The Civil Justice Council ADR Working Group recently considered ways in which the use of mediation could be encouraged in civil disputes, but are we any nearer to extending mandated mediation beyond its current limited parameters?
Persuading parties to mediate is not working anything like as well is it should be, certainly in regard to cases of modest value which appear to be defined as cases worth between £25k and £150k, this despite the fact that the CPR have been in place for nearly 20 years and ADR was always at the heart of the CPR.
At the coal face, what often inhibits parties from mediating or achieving a mediated solution in modest value cases is the vexed issue of costs. Diligent hourly billing at substantial hourly rates has become the business model throughout the land. Gone are the days of charging according to what the case and client can stand. Thus, heavy costs are racked up and often prove the deal breaker to a mediated solution – in contrast to where costs are modest vis a vis what is in issue, where a mediated solution is easier to achieve.

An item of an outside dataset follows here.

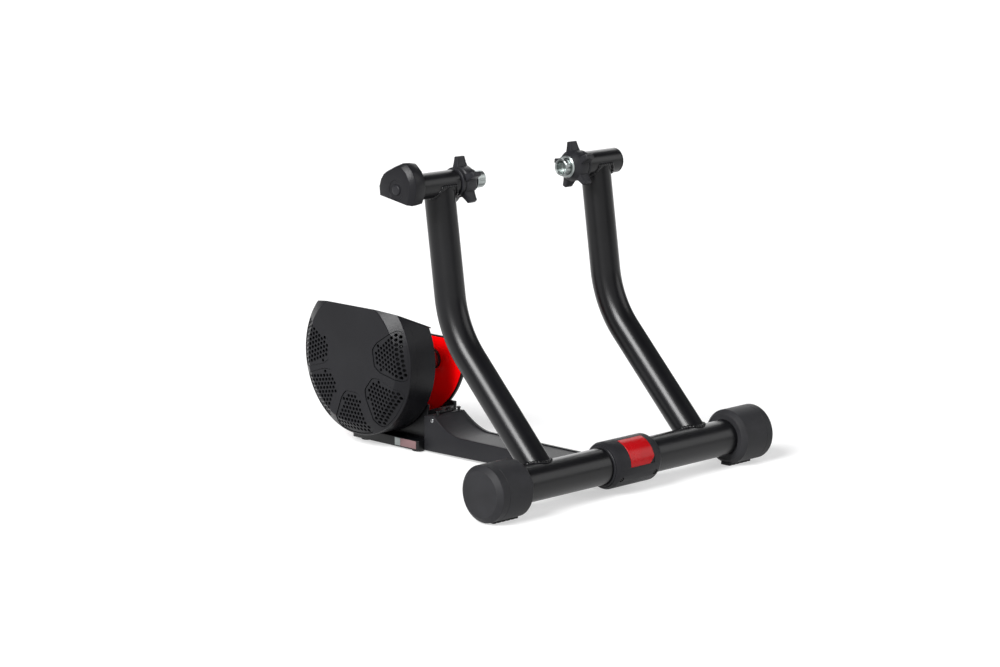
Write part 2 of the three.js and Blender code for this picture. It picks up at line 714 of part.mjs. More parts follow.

The CJC suggest that a major problem is that ADR is “not familiar to public the and thus culturally normal”. What is ever “culturally normal” about litigation in the first place? Most people are fortunate to go through life without ever becoming involved in civil litigation. To those who do find themselves so embroiled, it is akin to arriving on a distant planet where the professionals speak a different language. Factor in all the emotional processes associated with a dispute, not to mention the inevitable antagonism, belief that you are right and they are wrong and that you are the wronged party and “it is the principle that matters” and there is nothing remotely “culturally normal” when your lawyer then suggests that after all it might be best to achieve some sort of mediated middle way.
Persuading the client to mediate can be far from easy. As a mediator, breaking down the barriers to a mediated solution and getting the parties to warm to and then embrace the process can be the most difficult part.
So, whilst mediation is part of the litigation culture from the perspective of the legal profession, it is unlikely that it will ever become culturally normal to the general public which means that if it is to take hold, an increased element of compulsion may be the only way.
The CJC identified three possible formats:
1. Engaging in ADR as a pre-condition of commencing proceedings.
2. A requirement that in certain types of cases at least, the parties engage in ADR at or by some specific point in the the course of the case.
3. A power to the court to require unwilling parties in a particular case to engage in ADR on an ad hoc basis in the course of case management
All very interesting but in the light of Lord Briggs’ CCSR Report and recent observations by the Court of Appeal in Gore v Naheed [2017] EWCA Civ 369, compulsion won’t happen anytime soon.
In this writer’s view, a power vested in the Court on an ad hoc discretionary basis, preferably earlier than later in the process, to order mediation where it sees fit would go a long way to solving some of the currently perceived failings.